WHAT THE TASK REQUIRES:
Your task is to give the data again, exactly, with every line intact.

MATERIAL:
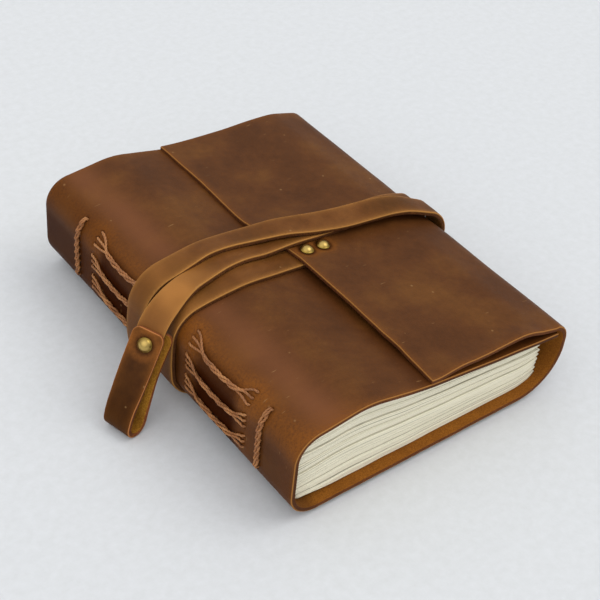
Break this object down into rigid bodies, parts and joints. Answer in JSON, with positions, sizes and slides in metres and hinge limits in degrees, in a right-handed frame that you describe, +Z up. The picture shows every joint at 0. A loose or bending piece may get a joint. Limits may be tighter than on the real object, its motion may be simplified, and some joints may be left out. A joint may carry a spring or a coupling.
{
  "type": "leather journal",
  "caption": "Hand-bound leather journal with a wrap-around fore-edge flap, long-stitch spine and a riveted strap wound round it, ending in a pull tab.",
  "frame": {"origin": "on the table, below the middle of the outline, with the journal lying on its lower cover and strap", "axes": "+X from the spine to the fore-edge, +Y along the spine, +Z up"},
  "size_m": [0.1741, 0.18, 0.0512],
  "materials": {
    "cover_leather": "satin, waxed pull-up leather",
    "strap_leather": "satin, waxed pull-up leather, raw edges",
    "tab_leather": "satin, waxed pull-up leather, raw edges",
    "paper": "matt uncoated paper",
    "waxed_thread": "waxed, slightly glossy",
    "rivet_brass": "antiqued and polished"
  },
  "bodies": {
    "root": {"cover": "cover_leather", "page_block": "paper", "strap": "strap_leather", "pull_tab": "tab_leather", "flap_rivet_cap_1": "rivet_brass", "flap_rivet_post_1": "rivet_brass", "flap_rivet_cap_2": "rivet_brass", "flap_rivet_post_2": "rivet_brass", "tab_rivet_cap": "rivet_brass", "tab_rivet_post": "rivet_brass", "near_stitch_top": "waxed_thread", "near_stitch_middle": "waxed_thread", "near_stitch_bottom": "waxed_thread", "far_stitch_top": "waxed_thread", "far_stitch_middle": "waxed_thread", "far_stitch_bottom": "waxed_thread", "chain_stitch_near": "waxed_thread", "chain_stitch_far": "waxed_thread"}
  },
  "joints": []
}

TASK ANSWER:
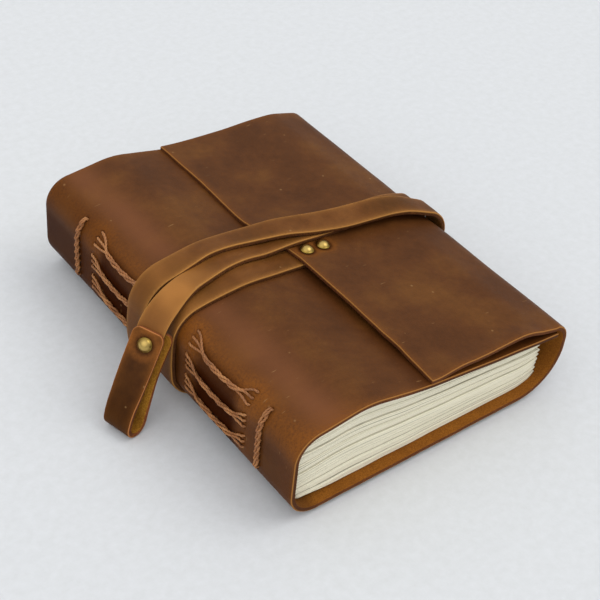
Break this object down into rigid bodies, parts and joints. Answer in JSON, with positions, sizes and slides in metres and hinge limits in degrees, in a right-handed frame that you describe, +Z up. The picture shows every joint at 0. A loose or bending piece may get a joint. Limits may be tighter than on the real object, its motion may be simplified, and some joints may be left out. A joint may carry a spring or a coupling.
{
  "type": "leather journal",
  "caption": "Hand-bound leather journal with a wrap-around fore-edge flap, long-stitch spine and a riveted strap wound round it, ending in a pull tab.",
  "frame": {"origin": "on the table, below the middle of the outline, with the journal lying on its lower cover and strap", "axes": "+X from the spine to the fore-edge, +Y along the spine, +Z up"},
  "size_m": [0.1741, 0.18, 0.0512],
  "materials": {
    "cover_leather": "satin, waxed pull-up leather",
    "strap_leather": "satin, waxed pull-up leather, raw edges",
    "tab_leather": "satin, waxed pull-up leather, raw edges",
    "paper": "matt uncoated paper",
    "waxed_thread": "waxed, slightly glossy",
    "rivet_brass": "antiqued and polished"
  },
  "bodies": {
    "root": {"cover": "cover_leather", "page_block": "paper", "strap": "strap_leather", "pull_tab": "tab_leather", "flap_rivet_cap_1": "rivet_brass", "flap_rivet_post_1": "rivet_brass", "flap_rivet_cap_2": "rivet_brass", "flap_rivet_post_2": "rivet_brass", "tab_rivet_cap": "rivet_brass", "tab_rivet_post": "rivet_brass", "near_stitch_top": "waxed_thread", "near_stitch_middle": "waxed_thread", "near_stitch_bottom": "waxed_thread", "far_stitch_top": "waxed_thread", "far_stitch_middle": "waxed_thread", "far_stitch_bottom": "waxed_thread", "chain_stitch_near": "waxed_thread", "chain_stitch_far": "waxed_thread"}
  },
  "joints": []
}